• _PROBLEM TO SOLVE_:
Set down exactly the lines from the one with "What bpy script" to the one with "grille facing -Y.", both included, and no line outside that range.

— Start RECORDS FOR PROCESSING —

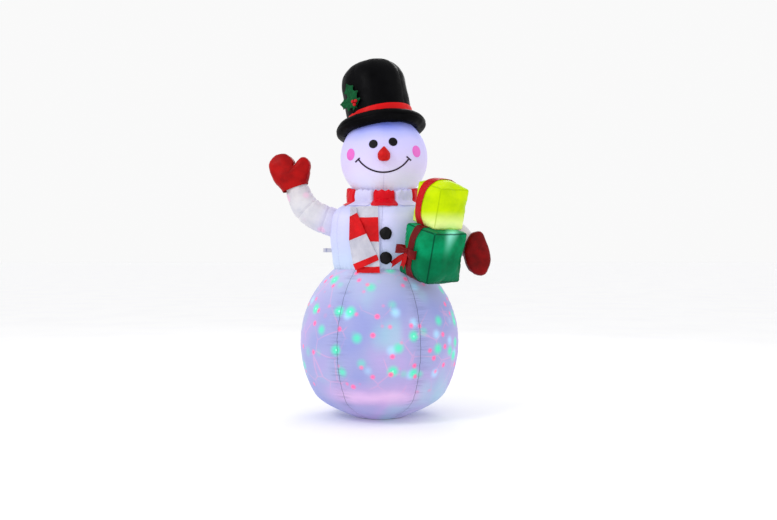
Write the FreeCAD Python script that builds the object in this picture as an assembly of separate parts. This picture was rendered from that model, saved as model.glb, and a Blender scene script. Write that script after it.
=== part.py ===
import FreeCAD, Part
import math
import os

# Inflatable yard snowman, in millimetres.
# Origin: centre of the flat base panel on the ground. +Z up, the face looks along -Y, +X is to the
# right of someone who faces the snowman.

Vector = FreeCAD.Vector
Rotation = FreeCAD.Rotation
Placement = FreeCAD.Placement

# ---- Driving dimensions ----
SKIN = 2.0                # wall of an inflated skin, seams and lining together
CLEAR = 0.4               # gap between a piece and the curved skin that it lies on

BALL_RADIUS = 328.0       # lower ball: half width
BALL_HALF_HEIGHT = 372.0  # lower ball: half height of its ellipse, before the base and waist cuts
BALL_CENTRE_Z = 310.0
WAIST_Z = 612.0
BASE_PANEL_THICKNESS = 2.0
FOOT_Z = 100.0            # below this height the ball draws in towards its base panel
FOOT_DRAW_IN = 0.42

HEAD_RADIUS = 182.0
HEAD_CENTRE = Vector(18.0, 0.0, 1074.0)
NECK_Z = 925.0
TORSO_PROFILE = [(642.0, 195.5), (672.0, 199.0), (704.0, 202.5), (735.0, 204.6), (763.0, 205.0), (790.0, 204.6),
                 (812.0, 203.8), (832.0, 201.5), (846.0, 197.5), (858.0, 191.0), (867.0, 182.5), (875.0, 171.0),
                 (883.0, 155.0), (892.0, 137.0), (902.0, 122.0), (912.0, 112.5)]    # height and radius

BRIM_RING_RADIUS = 162.0
BRIM_TUBE_RADIUS = 28.0
BRIM_TILT = 7.0           # degrees, top of the hat towards -X
HAT_LEAN_BACK = 9.0       # degrees
CROWN_TILT = 11.0
CROWN_RADIUS = 136.0
CROWN_BASE = Vector(10.0, 20.0, 1206.0)
CROWN_WALL_HEIGHT = 190.0
CROWN_HEIGHT = 286.0
BAND_TOP = 60.0           # above the crown's base point
BAND_THICKNESS = 1.6
HAT_AIR_HOLE_RADIUS = 88.0    # in the top of the head, under the hat

NOSE_RADIUS = 25.5
NOSE_APEX = 36.0          # the pointed top, above the middle of the round part
NOSE_CENTRE = Vector(19.0, -196.0, 1066.0)

COLLAR_CENTRE = Vector(12.0, 0.0, 916.0)
COLLAR_RADIUS = 151.0     # outside
COLLAR_THICKNESS = 24.0
COLLAR_HEIGHT = 64.0
COLLAR_ROUNDING = 10.0
COLLAR_TILT = 7.0         # degrees, front lower
COLLAR_PANELS = 10
COLLAR_FIRST_EDGE = -15.0

BUTTON_RADIUS = 25.0
BUTTON_DEPTH = 15.0
BUTTON_X = 26.5
BUTTON_HEIGHTS = (755.0, 658.0)

GIFT_YAW_GREEN = 40.0
GIFT_YAW_YELLOW = 37.0
GIFT_PITCH = 14.0         # top faces turned towards the front
GIFT_ROLL = 9.0           # tops leaning to +X
GREEN_WIDTH = 172.0
GREEN_HEIGHT = 200.0
GREEN_CENTRE = Vector(211.0, -238.0, 679.0)
YELLOW_WIDTH = 138.0
YELLOW_HEIGHT = 154.0
YELLOW_BACK = 32.0        # how far the yellow box sits behind the middle of the green one
GIFT_FILLET = 20.0
RIBBON_WIDTH = 33.0
RIBBON_THICKNESS = 1.5
GREEN_RIBBON_OFFSET = 15.0
YELLOW_RIBBON_OFFSET = 24.0
BOW_ALONG = 26.0          # place of the bow on the green box's left face
BOW_UP = 2.0
BOW_DEPTH = 28.0
BOW_WIDTH = 34.0
BOW_KNOT_RADIUS = 9.0
BOW_LOOP_HOLLOW = 0.90
BOW_LOOPS = ((60.0, 1), (42.0, -1))                   # reach and side of each loop
BOW_TAILS = ((-50.0, 100.0, 11.4), (-16.0, 60.0, 9.0))   # spread in degrees, length, place in from the knot
BOW_TAIL_WIDTH = 24.0

TETHER_WEB_WIDTH = 17.0
TETHER_LENGTH = 47.0
TETHER_Z = 691.0
TETHER_EYE_RADIUS = 6.0
WEBBING = 1.8

ZIP_AZIMUTH = 52.0        # degrees from +X towards +Y
ZIP_ARC_RADIUS = BALL_HALF_HEIGHT ** 2 / BALL_RADIUS
ZIP_HALF_ANGLE = 19.0
ZIP_TAPE_HALF_WIDTH = 15.0
ZIP_TAPE_THICKNESS = 1.0
ZIP_TOOTH_HEIGHT = 2.5
ZIP_TOOTH_HALF_WIDTH = 3.5
ZIP_TOOTH_PITCH = 4.8
ZIP_REST_ANGLE = -17.0

BLOWER_TILT = 20.0        # degrees that the intake points below the horizontal
BLOWER_SURFACE = Vector(0.0, 304.0, 170.0)
BLOWER_SEAT_DEPTH = 13.0
HOUSING_RADIUS = 58.0
HOUSING_WALL = 2.5
HOUSING_DEPTH = 62.0
FLANGE_RADIUS = 82.0
FLANGE_THICKNESS = 4.0
FLANGE_SCREW_CIRCLE = 70.0
SKIN_SCREW_HOLE = 2.6
FAN_SHAFT_RADIUS = 2.0
RUNNING_GAP = 0.08
FAN_BLADES = 7

LAMP_RADIUS = 65.0
LAMP_FEET_HEIGHT = 6.0
LAMP_CUP_HEIGHT = 50.0
LAMP_WALL = 2.5
DOME_RADIUS = 52.0
DOME_WALL = 2.0
DOME_LENS_ROWS = ((24.0, 12), (50.0, 8), (74.0, 4))   # elevation in degrees and lenses in the row
DOME_LENS_RADIUS = 7.0
DOME_LENS_DEPTH = 4.0

LEAD_RADIUS = 2.5

UP = Vector(0, 0, 1)
ORIGIN = Vector(0, 0, 0)
HEAD_LEAN = HEAD_CENTRE.x
NECK_RADIUS = math.sqrt(HEAD_RADIUS ** 2 - (HEAD_CENTRE.z - NECK_Z) ** 2)
nodes = {}


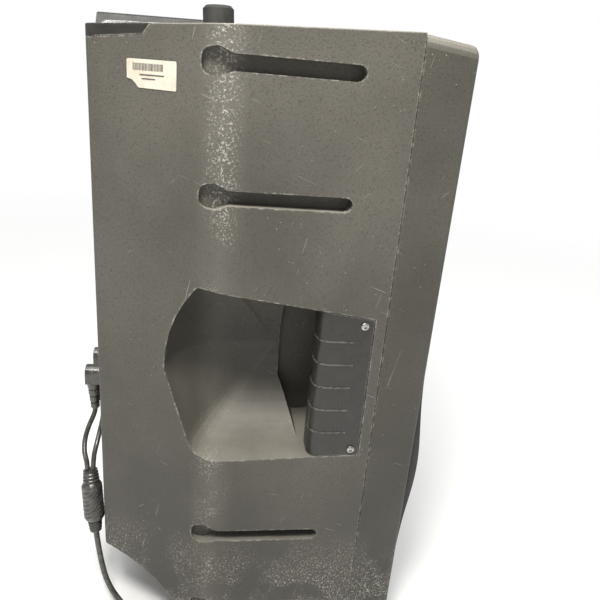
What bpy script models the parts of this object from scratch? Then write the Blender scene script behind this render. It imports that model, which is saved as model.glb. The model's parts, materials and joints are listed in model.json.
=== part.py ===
"""A moulded two-way powered loudspeaker, in metres, +Z up, with its grille facing -Y.

Every named object is one closed solid. Cutters live in a collection of their own.
"""

import math

import bmesh
import bpy
from mathutils import Matrix, Vector

# ---- Driving dimensions -------------------------------------------------------------------
WIDTH = 0.438
SHELL_HEIGHT = 0.708
FOOT_HEIGHT = 0.008
REAR_DEPTH = 0.308
BEZEL_DEPTH = 0.055
GRILLE_PROUD = 0.025
WALL = 0.004
GAP = 0.0003
REAR_HALF_WIDTH = 0.160
TOP_FALL = 0.050
CREASE_RADIUS = 0.070
EDGE_RADIUS = 0.012
ARC_SAG = 0.0005
LARGE_ROUND = 32
MEDIUM_ROUND = 20
SMALL_ROUND = 12

HALF_WIDTH = WIDTH / 2
BOTTOM_Z = FOOT_HEIGHT
TOP_Z = FOOT_HEIGHT + SHELL_HEIGHT
SEAM_Y = (GRILLE_PROUD + BEZEL_DEPTH - REAR_DEPTH) / 2
REAR_Y = SEAM_Y + REAR_DEPTH
BEZEL_Y = SEAM_Y - BEZEL_DEPTH
CREASE_Y = SEAM_Y + 0.1765
FACET_ANGLE = math.atan2(HALF_WIDTH - REAR_HALF_WIDTH, REAR_Y - CREASE_Y)

# Cove along the bottom rear edge.
COVE_RADIUS = 0.157
COVE_Y = SEAM_Y + 0.344
COVE_Z = TOP_Z - 0.767

# Baffle, woofer and horn.
PANEL_FRONT_Y = SEAM_Y - 0.030
PANEL_THICKNESS = 0.010
WOOFER_Z = TOP_Z - 0.471
WOOFER_HOLE_RADIUS = 0.178
HORN_Z = 0.566
HORN_HALF_WIDTH = 0.158
HORN_HALF_HEIGHT = 0.075
HORN_DEPTH = 0.118
THROAT_RADIUS = 0.0175
PORT_X = 0.163
PORT_Z = 0.062
PORT_RADIUS = 0.034

# Amplifier recess in the rear face.
AMP_HALF_WIDTH = 0.118
AMP_LOW_Z = 0.165
AMP_HIGH_Z = 0.600
AMP_RECESS = 0.022
AMP_LEDGE = 0.006
PANEL_PLATE = 0.002
PLATE_INNER_Y = REAR_Y - AMP_RECESS + GAP
PLATE_OUTER_Y = PLATE_INNER_Y + PANEL_PLATE
JACK_X = (-0.100, -0.050)
JACK_Z = 0.310
LINK_X = 0.000
JACK_RADIUS = 0.0128
LATCH_RISE = 0.0168
INLET_X = 0.072
INLET_Z = 0.215
SWITCH_Z = 0.275
ROCKER_REST = 8.0
KNOB_X = (-0.090, -0.040, 0.010)
KNOB_Z = 0.400
KNOB_RADIUS = 0.0085
BUTTON_X = 0.060

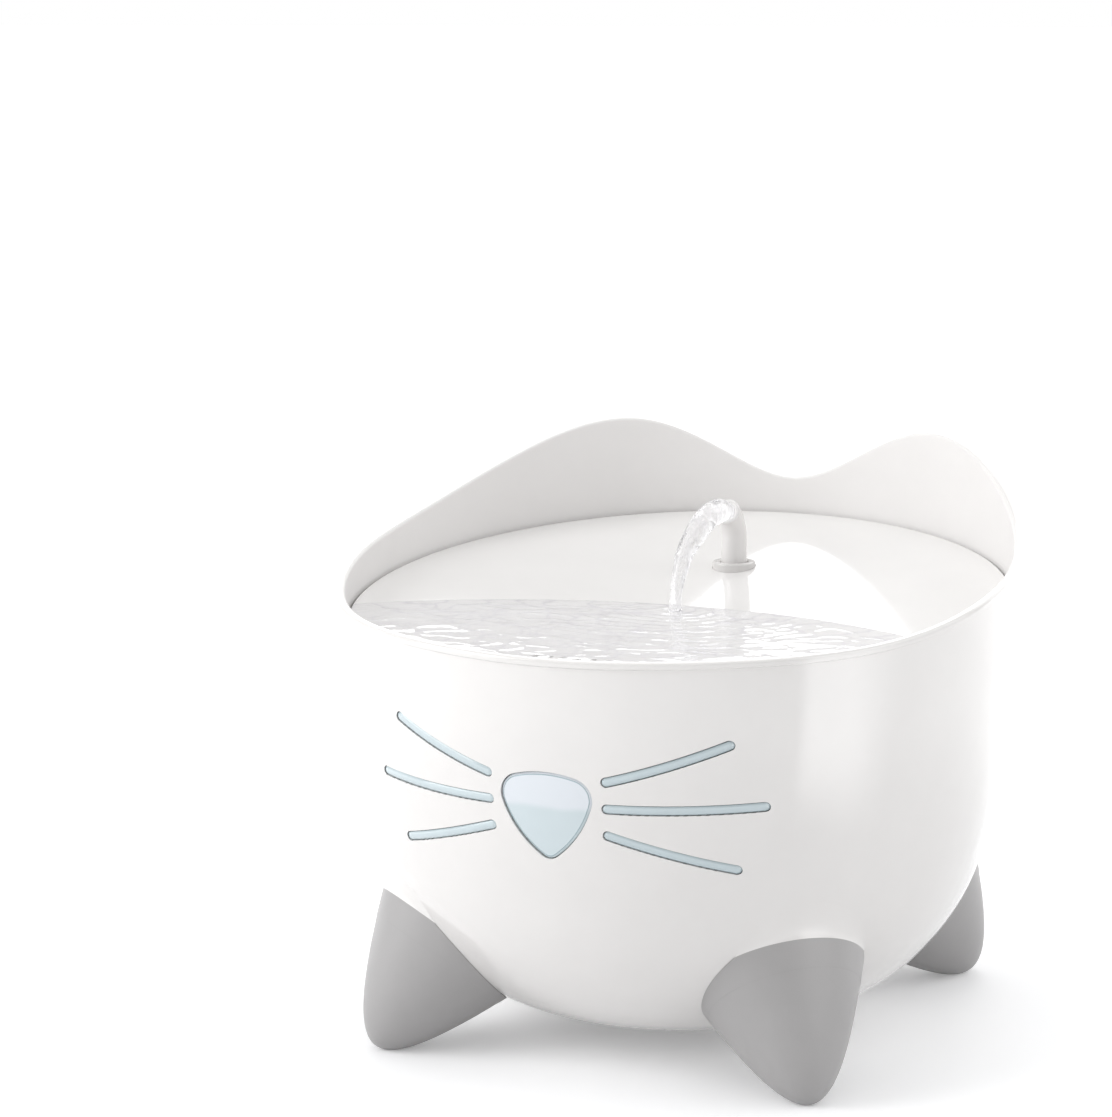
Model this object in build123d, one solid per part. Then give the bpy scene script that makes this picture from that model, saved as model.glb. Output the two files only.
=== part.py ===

— End RECORDS FOR PROCESSING —

• _THE OUTPUT_:
What bpy script models the parts of this object from scratch? Then write the Blender scene script behind this render. It imports that model, which is saved as model.glb. The model's parts, materials and joints are listed in model.json.
=== part.py ===
"""A moulded two-way powered loudspeaker, in metres, +Z up, with its grille facing -Y.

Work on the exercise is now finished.